* _Information supplied_:
>>>

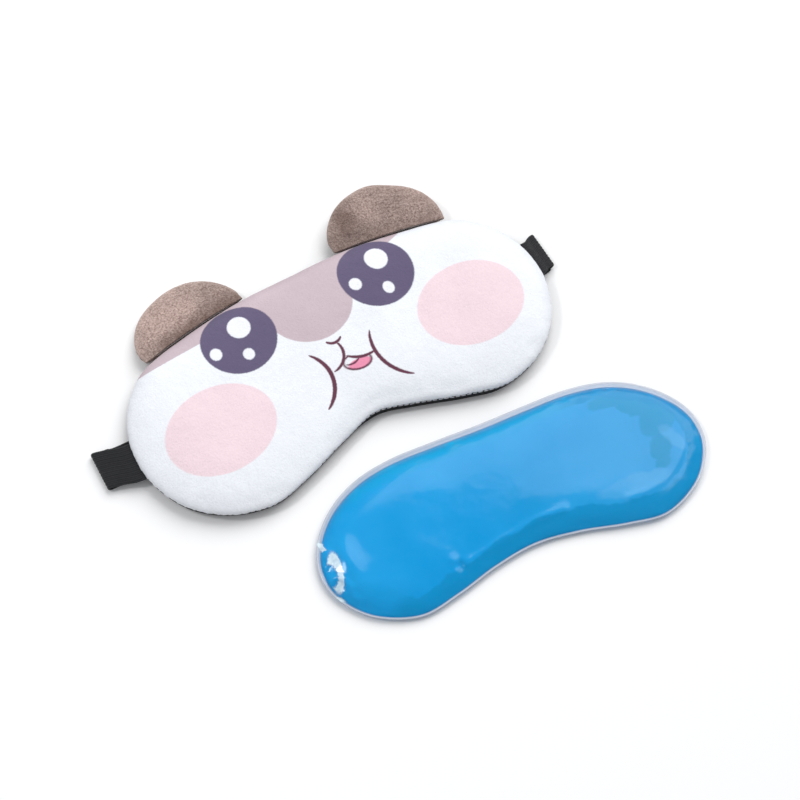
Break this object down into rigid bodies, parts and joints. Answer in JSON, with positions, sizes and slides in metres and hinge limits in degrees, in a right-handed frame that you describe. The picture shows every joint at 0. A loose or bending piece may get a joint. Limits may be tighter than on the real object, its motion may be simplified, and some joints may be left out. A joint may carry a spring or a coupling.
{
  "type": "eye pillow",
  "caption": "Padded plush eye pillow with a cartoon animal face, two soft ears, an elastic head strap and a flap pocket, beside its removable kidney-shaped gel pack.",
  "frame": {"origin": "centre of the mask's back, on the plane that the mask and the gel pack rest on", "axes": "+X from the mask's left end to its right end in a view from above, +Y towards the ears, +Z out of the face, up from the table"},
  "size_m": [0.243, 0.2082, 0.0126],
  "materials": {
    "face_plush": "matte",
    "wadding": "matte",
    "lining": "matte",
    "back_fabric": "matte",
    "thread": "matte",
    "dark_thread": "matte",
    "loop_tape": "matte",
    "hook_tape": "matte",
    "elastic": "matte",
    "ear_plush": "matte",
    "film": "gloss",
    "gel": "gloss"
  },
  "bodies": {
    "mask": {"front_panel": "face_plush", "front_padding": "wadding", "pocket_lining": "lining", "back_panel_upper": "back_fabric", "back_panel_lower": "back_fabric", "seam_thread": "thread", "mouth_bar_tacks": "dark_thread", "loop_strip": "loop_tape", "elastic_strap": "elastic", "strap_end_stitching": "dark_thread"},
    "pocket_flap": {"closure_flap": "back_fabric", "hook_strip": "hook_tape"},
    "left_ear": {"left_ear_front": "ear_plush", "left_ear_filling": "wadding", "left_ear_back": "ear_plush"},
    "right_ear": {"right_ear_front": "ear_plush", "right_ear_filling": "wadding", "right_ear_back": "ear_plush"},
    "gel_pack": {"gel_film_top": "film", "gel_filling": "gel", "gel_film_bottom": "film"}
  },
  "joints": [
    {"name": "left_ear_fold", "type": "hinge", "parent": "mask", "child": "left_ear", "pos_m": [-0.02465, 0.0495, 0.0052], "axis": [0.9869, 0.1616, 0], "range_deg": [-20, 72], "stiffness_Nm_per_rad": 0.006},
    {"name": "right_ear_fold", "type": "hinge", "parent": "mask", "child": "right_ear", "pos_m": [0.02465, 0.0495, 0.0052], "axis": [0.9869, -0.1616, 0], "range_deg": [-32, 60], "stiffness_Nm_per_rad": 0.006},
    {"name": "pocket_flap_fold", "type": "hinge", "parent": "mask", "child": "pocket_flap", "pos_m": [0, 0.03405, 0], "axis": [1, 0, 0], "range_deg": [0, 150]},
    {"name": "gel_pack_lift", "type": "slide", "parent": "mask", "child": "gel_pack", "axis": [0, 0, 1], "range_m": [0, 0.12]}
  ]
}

<<<

* _What to produce_: Copy out every line that includes the word "with".

* _Reply to the task_:
Break this object down into rigid bodies, parts and joints. Answer in JSON, with positions, sizes and slides in metres and hinge limits in degrees, in a right-handed frame that you describe. The picture shows every joint at 0. A loose or bending piece may get a joint. Limits may be tighter than on the real object, its motion may be simplified, and some joints may be left out. A joint may carry a spring or a coupling.
  "caption": "Padded plush eye pillow with a cartoon animal face, two soft ears, an elastic head strap and a flap pocket, beside its removable kidney-shaped gel pack.",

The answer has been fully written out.